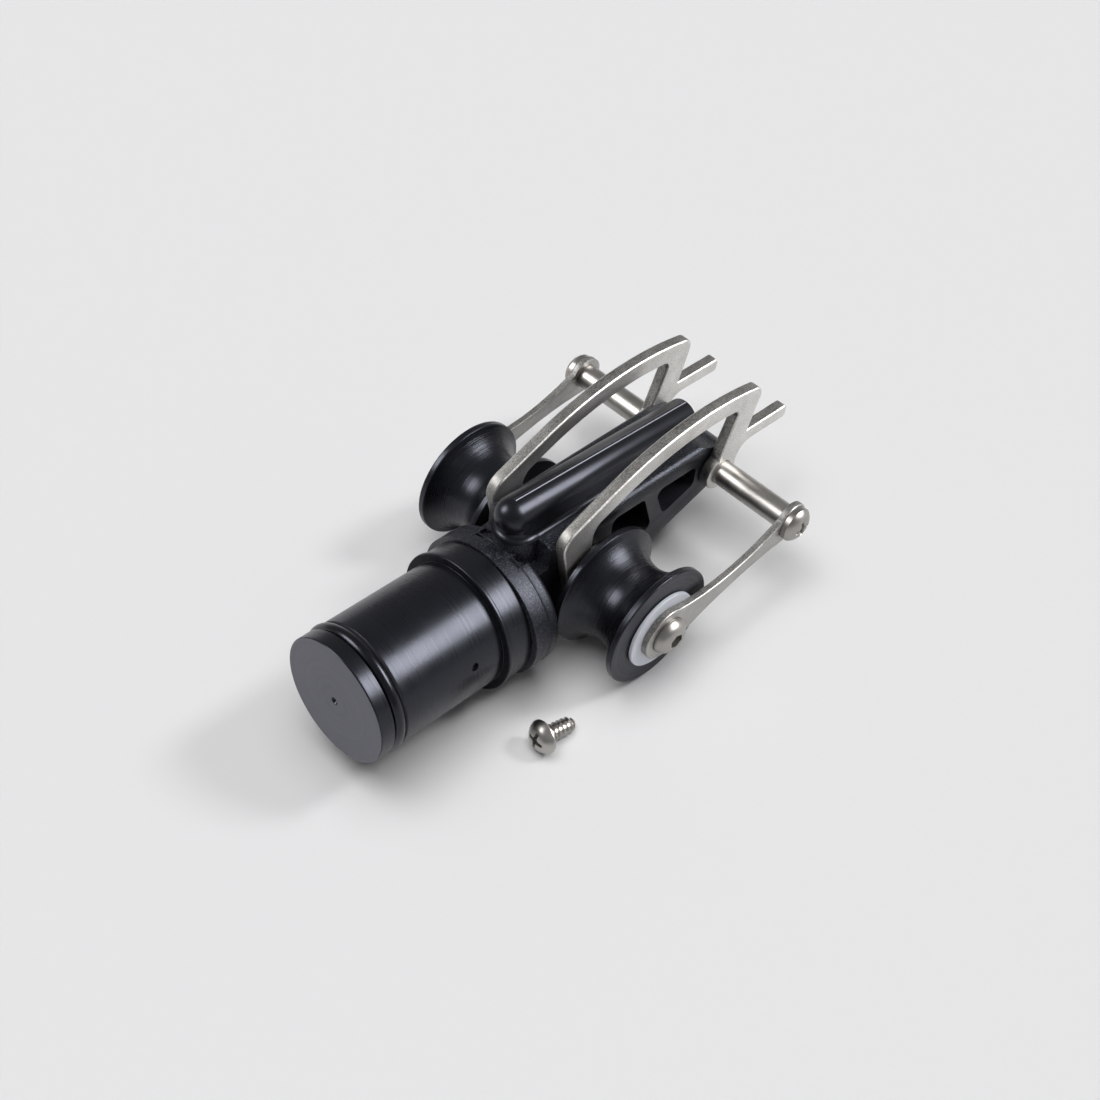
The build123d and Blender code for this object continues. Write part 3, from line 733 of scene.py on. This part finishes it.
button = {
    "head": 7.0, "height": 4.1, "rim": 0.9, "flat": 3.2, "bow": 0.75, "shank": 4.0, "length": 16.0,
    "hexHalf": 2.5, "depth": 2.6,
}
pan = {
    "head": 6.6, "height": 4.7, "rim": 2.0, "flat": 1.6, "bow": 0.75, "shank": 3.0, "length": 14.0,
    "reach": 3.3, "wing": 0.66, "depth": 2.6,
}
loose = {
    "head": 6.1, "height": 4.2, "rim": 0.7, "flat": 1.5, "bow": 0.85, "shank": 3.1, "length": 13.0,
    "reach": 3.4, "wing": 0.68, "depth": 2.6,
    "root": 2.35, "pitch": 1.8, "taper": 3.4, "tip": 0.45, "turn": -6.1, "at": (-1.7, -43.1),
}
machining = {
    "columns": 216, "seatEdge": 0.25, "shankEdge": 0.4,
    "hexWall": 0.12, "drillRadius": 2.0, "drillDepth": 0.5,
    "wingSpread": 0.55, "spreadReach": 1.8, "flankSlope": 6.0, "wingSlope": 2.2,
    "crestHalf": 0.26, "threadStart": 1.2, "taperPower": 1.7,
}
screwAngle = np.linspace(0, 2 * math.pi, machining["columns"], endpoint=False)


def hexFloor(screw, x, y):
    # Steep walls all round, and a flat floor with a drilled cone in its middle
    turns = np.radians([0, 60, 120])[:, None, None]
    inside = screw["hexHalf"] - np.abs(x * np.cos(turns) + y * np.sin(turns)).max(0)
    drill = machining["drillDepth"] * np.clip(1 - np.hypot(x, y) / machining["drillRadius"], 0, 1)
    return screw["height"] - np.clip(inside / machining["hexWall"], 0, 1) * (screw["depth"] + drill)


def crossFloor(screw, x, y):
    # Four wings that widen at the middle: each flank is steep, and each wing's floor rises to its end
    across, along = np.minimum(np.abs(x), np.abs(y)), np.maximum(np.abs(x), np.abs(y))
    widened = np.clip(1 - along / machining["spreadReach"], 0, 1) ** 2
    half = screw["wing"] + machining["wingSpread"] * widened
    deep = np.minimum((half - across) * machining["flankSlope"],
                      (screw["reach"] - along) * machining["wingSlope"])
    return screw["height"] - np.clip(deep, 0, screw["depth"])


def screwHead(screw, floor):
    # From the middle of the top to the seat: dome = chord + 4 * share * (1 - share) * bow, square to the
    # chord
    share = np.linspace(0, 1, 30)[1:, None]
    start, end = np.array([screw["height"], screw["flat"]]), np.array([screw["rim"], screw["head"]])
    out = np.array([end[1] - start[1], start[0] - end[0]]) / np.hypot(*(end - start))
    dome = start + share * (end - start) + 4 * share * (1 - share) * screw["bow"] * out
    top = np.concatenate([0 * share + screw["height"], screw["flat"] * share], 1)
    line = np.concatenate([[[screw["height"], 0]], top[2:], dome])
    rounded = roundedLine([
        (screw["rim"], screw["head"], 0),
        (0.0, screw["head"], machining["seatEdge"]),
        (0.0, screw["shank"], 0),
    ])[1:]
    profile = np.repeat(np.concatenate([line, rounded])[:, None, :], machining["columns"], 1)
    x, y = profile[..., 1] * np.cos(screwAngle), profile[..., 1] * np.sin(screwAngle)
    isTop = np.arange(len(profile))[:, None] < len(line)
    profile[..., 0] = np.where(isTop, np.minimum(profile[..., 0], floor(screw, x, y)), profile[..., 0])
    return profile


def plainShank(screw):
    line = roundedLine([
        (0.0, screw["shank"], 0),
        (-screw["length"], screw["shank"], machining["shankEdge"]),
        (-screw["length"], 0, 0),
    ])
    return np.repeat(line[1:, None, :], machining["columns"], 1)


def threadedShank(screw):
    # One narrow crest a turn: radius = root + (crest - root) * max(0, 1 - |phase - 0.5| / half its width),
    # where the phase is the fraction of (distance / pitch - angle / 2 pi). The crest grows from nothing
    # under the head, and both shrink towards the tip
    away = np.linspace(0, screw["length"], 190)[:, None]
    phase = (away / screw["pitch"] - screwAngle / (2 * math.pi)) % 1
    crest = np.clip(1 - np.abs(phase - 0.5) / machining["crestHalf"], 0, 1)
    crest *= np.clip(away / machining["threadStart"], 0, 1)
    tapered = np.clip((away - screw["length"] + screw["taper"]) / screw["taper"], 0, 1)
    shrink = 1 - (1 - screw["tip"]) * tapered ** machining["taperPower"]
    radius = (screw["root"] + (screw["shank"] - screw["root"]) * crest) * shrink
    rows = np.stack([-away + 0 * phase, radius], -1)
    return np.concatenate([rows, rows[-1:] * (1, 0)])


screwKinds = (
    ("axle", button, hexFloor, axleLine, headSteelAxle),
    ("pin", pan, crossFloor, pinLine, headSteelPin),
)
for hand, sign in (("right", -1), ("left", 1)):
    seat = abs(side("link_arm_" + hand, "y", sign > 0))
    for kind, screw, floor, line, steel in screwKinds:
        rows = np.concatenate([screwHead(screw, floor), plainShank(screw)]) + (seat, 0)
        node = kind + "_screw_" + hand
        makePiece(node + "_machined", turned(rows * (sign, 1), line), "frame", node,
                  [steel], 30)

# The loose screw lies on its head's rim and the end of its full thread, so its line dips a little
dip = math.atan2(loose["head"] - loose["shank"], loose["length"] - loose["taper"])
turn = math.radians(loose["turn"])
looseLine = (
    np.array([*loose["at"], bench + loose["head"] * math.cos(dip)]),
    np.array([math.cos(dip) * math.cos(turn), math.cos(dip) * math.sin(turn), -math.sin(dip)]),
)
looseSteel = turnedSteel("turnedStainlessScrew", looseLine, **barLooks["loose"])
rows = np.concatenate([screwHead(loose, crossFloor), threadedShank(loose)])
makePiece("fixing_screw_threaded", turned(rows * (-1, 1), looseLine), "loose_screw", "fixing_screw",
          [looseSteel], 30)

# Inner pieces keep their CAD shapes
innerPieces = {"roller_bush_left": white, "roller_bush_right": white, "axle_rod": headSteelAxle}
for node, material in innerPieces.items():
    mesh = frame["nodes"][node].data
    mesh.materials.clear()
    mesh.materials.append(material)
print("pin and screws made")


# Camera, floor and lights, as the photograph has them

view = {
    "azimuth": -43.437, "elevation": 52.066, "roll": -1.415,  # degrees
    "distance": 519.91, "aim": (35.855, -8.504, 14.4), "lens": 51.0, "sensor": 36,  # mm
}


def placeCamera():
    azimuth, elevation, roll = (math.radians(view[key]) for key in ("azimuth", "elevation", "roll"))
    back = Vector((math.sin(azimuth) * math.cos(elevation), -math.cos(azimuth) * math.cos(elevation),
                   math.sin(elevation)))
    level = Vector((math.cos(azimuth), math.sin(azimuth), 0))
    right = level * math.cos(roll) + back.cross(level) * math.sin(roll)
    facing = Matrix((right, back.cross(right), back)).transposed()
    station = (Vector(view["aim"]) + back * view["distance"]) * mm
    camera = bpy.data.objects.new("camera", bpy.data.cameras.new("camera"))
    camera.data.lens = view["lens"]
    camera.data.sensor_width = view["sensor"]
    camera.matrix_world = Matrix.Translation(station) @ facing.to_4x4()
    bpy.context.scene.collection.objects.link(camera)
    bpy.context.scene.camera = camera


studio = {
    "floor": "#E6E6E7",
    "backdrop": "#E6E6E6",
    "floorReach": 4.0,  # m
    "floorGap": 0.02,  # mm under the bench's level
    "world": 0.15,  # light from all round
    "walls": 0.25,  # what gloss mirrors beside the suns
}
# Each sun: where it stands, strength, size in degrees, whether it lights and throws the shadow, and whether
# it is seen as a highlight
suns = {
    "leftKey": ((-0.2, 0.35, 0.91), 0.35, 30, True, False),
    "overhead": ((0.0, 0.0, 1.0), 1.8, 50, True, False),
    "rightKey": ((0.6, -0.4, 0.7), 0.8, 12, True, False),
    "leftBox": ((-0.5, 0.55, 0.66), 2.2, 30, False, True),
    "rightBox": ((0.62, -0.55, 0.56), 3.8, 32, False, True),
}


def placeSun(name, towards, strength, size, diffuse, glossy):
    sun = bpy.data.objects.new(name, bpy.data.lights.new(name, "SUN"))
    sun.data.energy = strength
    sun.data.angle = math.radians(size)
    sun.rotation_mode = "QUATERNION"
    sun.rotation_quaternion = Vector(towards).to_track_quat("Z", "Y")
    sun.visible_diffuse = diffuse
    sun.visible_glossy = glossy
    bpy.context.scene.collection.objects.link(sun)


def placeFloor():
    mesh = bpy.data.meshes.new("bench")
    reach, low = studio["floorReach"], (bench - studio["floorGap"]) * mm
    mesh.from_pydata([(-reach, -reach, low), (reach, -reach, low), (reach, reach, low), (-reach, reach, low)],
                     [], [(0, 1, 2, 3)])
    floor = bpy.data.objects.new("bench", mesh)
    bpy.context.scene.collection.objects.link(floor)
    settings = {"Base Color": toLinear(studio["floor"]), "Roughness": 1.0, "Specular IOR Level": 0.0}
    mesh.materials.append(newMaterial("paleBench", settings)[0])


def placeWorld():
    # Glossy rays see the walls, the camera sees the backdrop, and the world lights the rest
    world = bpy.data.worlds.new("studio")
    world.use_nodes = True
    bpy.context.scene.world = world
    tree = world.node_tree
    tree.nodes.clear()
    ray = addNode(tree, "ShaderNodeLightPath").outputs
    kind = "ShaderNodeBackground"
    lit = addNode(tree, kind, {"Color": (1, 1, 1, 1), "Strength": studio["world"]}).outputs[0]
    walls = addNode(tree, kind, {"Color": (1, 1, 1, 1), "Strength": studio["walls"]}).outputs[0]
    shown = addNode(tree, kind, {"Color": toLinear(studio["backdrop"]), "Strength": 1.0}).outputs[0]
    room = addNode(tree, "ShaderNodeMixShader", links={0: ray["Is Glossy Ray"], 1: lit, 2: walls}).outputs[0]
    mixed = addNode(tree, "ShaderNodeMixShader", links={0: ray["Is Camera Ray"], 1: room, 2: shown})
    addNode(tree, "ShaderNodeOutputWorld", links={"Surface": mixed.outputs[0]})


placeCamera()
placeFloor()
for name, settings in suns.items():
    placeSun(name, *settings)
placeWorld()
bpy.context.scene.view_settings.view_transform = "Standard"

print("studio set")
____________
▶ [Task prompt] Reproduce exactly, please, only the lines from the start of the data above to the line that contains "- np.clip(inside /", with both ends kept.

▶ [Answer to this task]
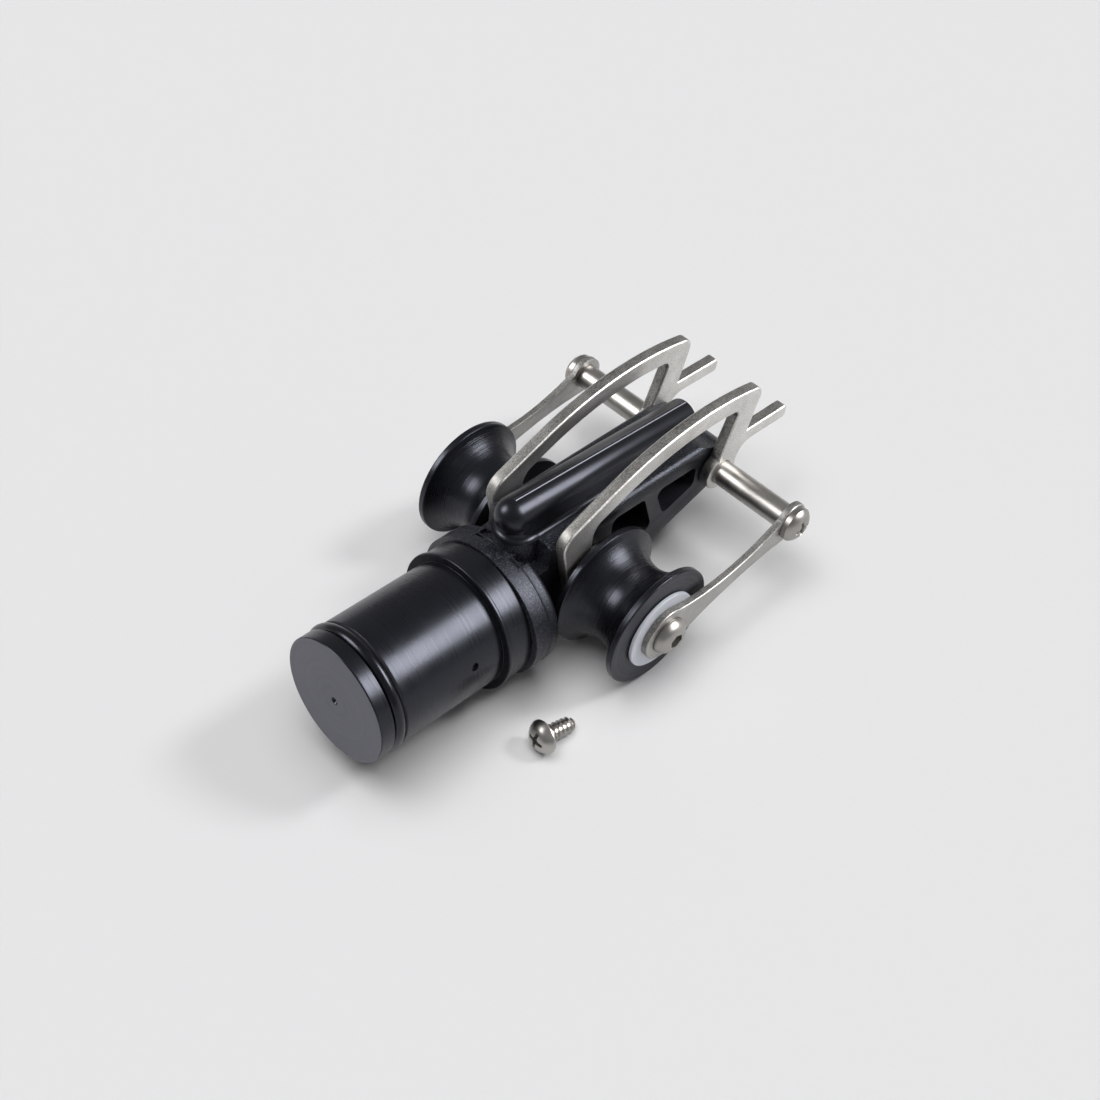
The build123d and Blender code for this object continues. Write part 3, from line 733 of scene.py on. This part finishes it.
button = {
    "head": 7.0, "height": 4.1, "rim": 0.9, "flat": 3.2, "bow": 0.75, "shank": 4.0, "length": 16.0,
    "hexHalf": 2.5, "depth": 2.6,
}
pan = {
    "head": 6.6, "height": 4.7, "rim": 2.0, "flat": 1.6, "bow": 0.75, "shank": 3.0, "length": 14.0,
    "reach": 3.3, "wing": 0.66, "depth": 2.6,
}
loose = {
    "head": 6.1, "height": 4.2, "rim": 0.7, "flat": 1.5, "bow": 0.85, "shank": 3.1, "length": 13.0,
    "reach": 3.4, "wing": 0.68, "depth": 2.6,
    "root": 2.35, "pitch": 1.8, "taper": 3.4, "tip": 0.45, "turn": -6.1, "at": (-1.7, -43.1),
}
machining = {
    "columns": 216, "seatEdge": 0.25, "shankEdge": 0.4,
    "hexWall": 0.12, "drillRadius": 2.0, "drillDepth": 0.5,
    "wingSpread": 0.55, "spreadReach": 1.8, "flankSlope": 6.0, "wingSlope": 2.2,
    "crestHalf": 0.26, "threadStart": 1.2, "taperPower": 1.7,
}
screwAngle = np.linspace(0, 2 * math.pi, machining["columns"], endpoint=False)


def hexFloor(screw, x, y):
    # Steep walls all round, and a flat floor with a drilled cone in its middle
    turns = np.radians([0, 60, 120])[:, None, None]
    inside = screw["hexHalf"] - np.abs(x * np.cos(turns) + y * np.sin(turns)).max(0)
    drill = machining["drillDepth"] * np.clip(1 - np.hypot(x, y) / machining["drillRadius"], 0, 1)
    return screw["height"] - np.clip(inside / machining["hexWall"], 0, 1) * (screw["depth"] + drill)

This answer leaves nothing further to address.